> Information shown:
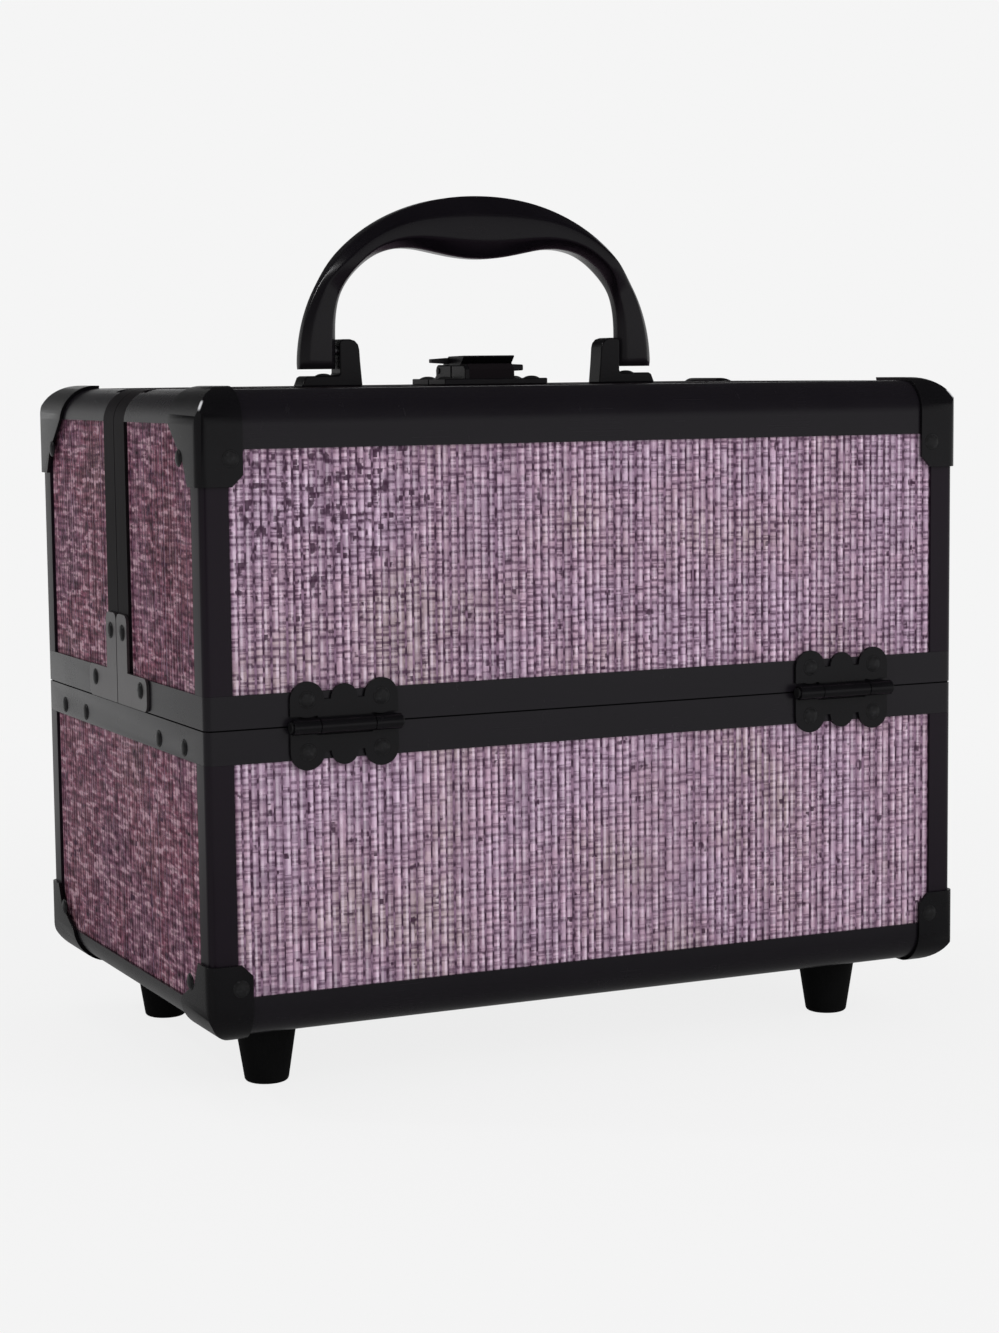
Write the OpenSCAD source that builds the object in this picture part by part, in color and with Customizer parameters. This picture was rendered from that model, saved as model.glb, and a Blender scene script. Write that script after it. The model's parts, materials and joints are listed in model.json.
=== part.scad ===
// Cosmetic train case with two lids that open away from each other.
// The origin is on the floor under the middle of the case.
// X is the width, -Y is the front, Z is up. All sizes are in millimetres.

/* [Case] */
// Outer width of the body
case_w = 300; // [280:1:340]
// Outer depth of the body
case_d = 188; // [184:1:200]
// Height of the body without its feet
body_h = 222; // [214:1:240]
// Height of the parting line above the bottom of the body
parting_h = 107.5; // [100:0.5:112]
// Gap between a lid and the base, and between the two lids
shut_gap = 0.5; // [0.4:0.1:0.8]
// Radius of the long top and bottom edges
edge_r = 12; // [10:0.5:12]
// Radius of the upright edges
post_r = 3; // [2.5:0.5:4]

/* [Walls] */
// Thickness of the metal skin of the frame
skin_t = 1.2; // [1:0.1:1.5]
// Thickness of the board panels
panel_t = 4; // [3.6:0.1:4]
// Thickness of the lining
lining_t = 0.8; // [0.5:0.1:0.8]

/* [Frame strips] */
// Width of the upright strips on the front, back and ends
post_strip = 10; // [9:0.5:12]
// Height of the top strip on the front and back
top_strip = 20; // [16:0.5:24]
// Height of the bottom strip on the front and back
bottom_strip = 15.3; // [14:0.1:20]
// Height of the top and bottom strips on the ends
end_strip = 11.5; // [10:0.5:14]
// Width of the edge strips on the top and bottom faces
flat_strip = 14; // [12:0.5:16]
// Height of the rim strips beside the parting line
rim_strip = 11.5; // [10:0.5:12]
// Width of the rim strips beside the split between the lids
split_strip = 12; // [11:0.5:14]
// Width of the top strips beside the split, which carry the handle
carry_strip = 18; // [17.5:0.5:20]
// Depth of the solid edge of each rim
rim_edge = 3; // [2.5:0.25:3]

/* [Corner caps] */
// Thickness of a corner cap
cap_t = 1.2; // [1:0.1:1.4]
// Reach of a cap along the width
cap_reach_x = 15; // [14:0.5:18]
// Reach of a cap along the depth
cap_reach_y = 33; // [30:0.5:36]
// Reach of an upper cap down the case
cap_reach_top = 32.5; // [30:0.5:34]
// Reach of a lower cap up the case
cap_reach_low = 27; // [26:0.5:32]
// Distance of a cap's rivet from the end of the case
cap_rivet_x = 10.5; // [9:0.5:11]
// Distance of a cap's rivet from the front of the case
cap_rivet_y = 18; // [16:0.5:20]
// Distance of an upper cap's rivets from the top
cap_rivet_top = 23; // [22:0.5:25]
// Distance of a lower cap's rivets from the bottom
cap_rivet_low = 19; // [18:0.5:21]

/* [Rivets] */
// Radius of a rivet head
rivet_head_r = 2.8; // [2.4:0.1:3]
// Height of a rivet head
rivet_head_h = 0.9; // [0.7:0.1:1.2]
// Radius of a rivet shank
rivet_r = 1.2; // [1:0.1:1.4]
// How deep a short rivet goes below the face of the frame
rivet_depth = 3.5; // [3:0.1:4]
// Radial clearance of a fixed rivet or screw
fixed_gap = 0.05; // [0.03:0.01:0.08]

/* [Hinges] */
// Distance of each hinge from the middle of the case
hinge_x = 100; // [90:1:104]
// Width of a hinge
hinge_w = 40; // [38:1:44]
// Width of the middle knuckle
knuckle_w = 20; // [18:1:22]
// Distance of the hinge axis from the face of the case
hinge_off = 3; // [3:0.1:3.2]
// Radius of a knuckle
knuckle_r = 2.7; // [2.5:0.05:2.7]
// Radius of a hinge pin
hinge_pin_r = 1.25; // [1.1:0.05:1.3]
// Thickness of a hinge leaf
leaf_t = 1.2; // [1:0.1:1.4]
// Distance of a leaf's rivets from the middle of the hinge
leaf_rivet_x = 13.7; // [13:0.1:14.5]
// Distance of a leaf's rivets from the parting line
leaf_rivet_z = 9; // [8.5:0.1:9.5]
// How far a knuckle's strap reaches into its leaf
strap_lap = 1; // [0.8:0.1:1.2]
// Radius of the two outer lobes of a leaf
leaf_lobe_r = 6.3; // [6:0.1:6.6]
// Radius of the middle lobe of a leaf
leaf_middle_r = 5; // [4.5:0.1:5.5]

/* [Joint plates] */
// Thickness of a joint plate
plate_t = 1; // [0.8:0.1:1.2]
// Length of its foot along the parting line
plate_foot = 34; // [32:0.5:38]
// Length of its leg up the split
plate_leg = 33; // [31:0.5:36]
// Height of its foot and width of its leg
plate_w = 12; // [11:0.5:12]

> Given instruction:
Every line above should be written out again exactly as it stands.

> Output:
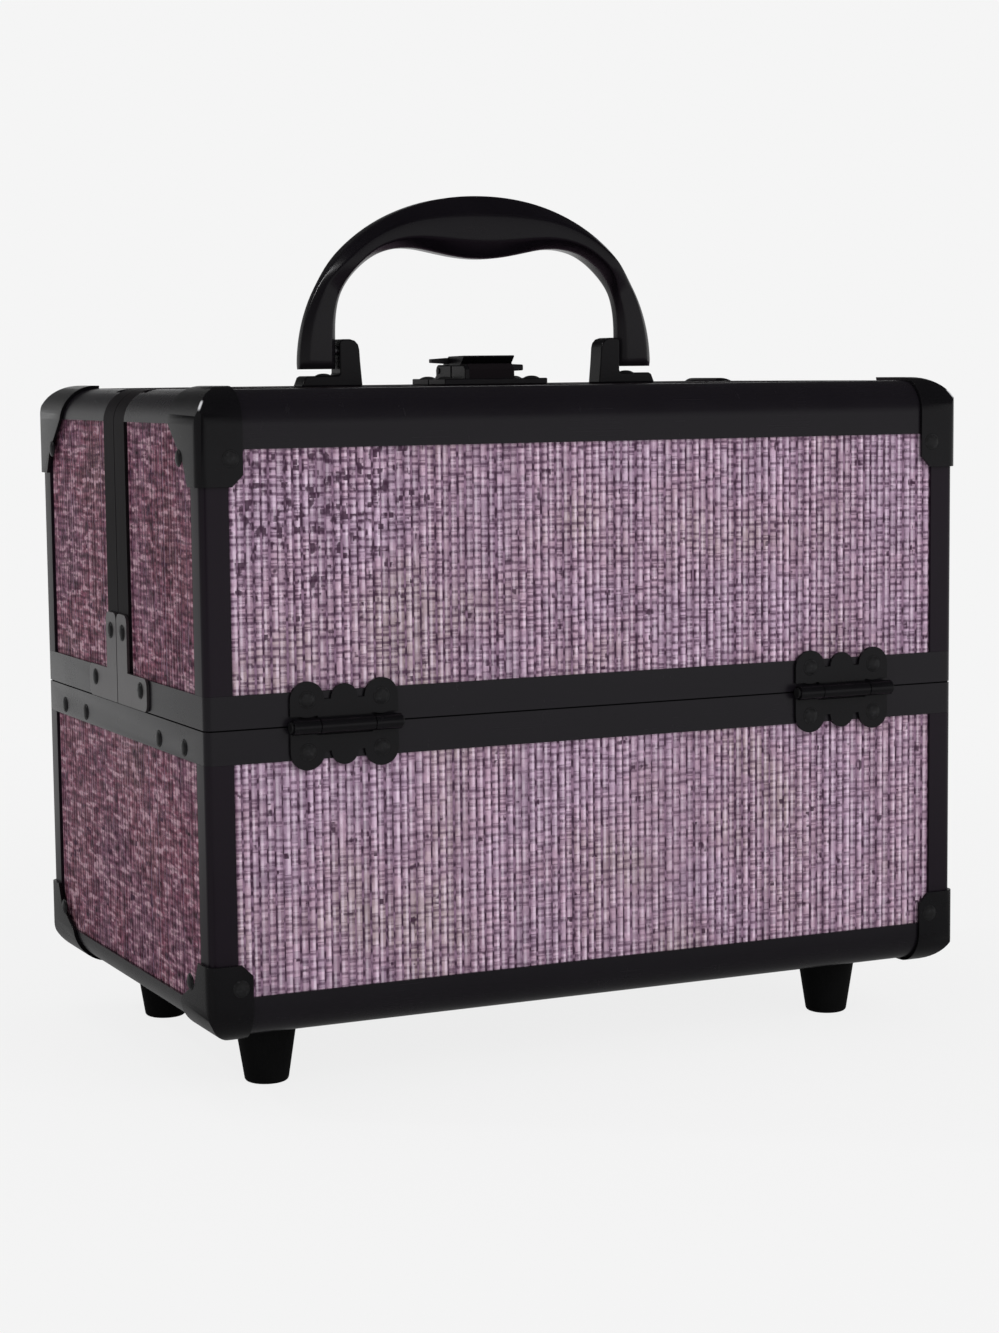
Write the OpenSCAD source that builds the object in this picture part by part, in color and with Customizer parameters. This picture was rendered from that model, saved as model.glb, and a Blender scene script. Write that script after it. The model's parts, materials and joints are listed in model.json.
=== part.scad ===
// Cosmetic train case with two lids that open away from each other.
// The origin is on the floor under the middle of the case.
// X is the width, -Y is the front, Z is up. All sizes are in millimetres.

/* [Case] */
// Outer width of the body
case_w = 300; // [280:1:340]
// Outer depth of the body
case_d = 188; // [184:1:200]
// Height of the body without its feet
body_h = 222; // [214:1:240]
// Height of the parting line above the bottom of the body
parting_h = 107.5; // [100:0.5:112]
// Gap between a lid and the base, and between the two lids
shut_gap = 0.5; // [0.4:0.1:0.8]
// Radius of the long top and bottom edges
edge_r = 12; // [10:0.5:12]
// Radius of the upright edges
post_r = 3; // [2.5:0.5:4]

/* [Walls] */
// Thickness of the metal skin of the frame
skin_t = 1.2; // [1:0.1:1.5]
// Thickness of the board panels
panel_t = 4; // [3.6:0.1:4]
// Thickness of the lining
lining_t = 0.8; // [0.5:0.1:0.8]

/* [Frame strips] */
// Width of the upright strips on the front, back and ends
post_strip = 10; // [9:0.5:12]
// Height of the top strip on the front and back
top_strip = 20; // [16:0.5:24]
// Height of the bottom strip on the front and back
bottom_strip = 15.3; // [14:0.1:20]
// Height of the top and bottom strips on the ends
end_strip = 11.5; // [10:0.5:14]
// Width of the edge strips on the top and bottom faces
flat_strip = 14; // [12:0.5:16]
// Height of the rim strips beside the parting line
rim_strip = 11.5; // [10:0.5:12]
// Width of the rim strips beside the split between the lids
split_strip = 12; // [11:0.5:14]
// Width of the top strips beside the split, which carry the handle
carry_strip = 18; // [17.5:0.5:20]
// Depth of the solid edge of each rim
rim_edge = 3; // [2.5:0.25:3]

/* [Corner caps] */
// Thickness of a corner cap
cap_t = 1.2; // [1:0.1:1.4]
// Reach of a cap along the width
cap_reach_x = 15; // [14:0.5:18]
// Reach of a cap along the depth
cap_reach_y = 33; // [30:0.5:36]
// Reach of an upper cap down the case
cap_reach_top = 32.5; // [30:0.5:34]
// Reach of a lower cap up the case
cap_reach_low = 27; // [26:0.5:32]
// Distance of a cap's rivet from the end of the case
cap_rivet_x = 10.5; // [9:0.5:11]
// Distance of a cap's rivet from the front of the case
cap_rivet_y = 18; // [16:0.5:20]
// Distance of an upper cap's rivets from the top
cap_rivet_top = 23; // [22:0.5:25]
// Distance of a lower cap's rivets from the bottom
cap_rivet_low = 19; // [18:0.5:21]

/* [Rivets] */
// Radius of a rivet head
rivet_head_r = 2.8; // [2.4:0.1:3]
// Height of a rivet head
rivet_head_h = 0.9; // [0.7:0.1:1.2]
// Radius of a rivet shank
rivet_r = 1.2; // [1:0.1:1.4]
// How deep a short rivet goes below the face of the frame
rivet_depth = 3.5; // [3:0.1:4]
// Radial clearance of a fixed rivet or screw
fixed_gap = 0.05; // [0.03:0.01:0.08]

/* [Hinges] */
// Distance of each hinge from the middle of the case
hinge_x = 100; // [90:1:104]
// Width of a hinge
hinge_w = 40; // [38:1:44]
// Width of the middle knuckle
knuckle_w = 20; // [18:1:22]
// Distance of the hinge axis from the face of the case
hinge_off = 3; // [3:0.1:3.2]
// Radius of a knuckle
knuckle_r = 2.7; // [2.5:0.05:2.7]
// Radius of a hinge pin
hinge_pin_r = 1.25; // [1.1:0.05:1.3]
// Thickness of a hinge leaf
leaf_t = 1.2; // [1:0.1:1.4]
// Distance of a leaf's rivets from the middle of the hinge
leaf_rivet_x = 13.7; // [13:0.1:14.5]
// Distance of a leaf's rivets from the parting line
leaf_rivet_z = 9; // [8.5:0.1:9.5]
// How far a knuckle's strap reaches into its leaf
strap_lap = 1; // [0.8:0.1:1.2]
// Radius of the two outer lobes of a leaf
leaf_lobe_r = 6.3; // [6:0.1:6.6]
// Radius of the middle lobe of a leaf
leaf_middle_r = 5; // [4.5:0.1:5.5]

/* [Joint plates] */
// Thickness of a joint plate
plate_t = 1; // [0.8:0.1:1.2]
// Length of its foot along the parting line
plate_foot = 34; // [32:0.5:38]
// Length of its leg up the split
plate_leg = 33; // [31:0.5:36]
// Height of its foot and width of its leg
plate_w = 12; // [11:0.5:12]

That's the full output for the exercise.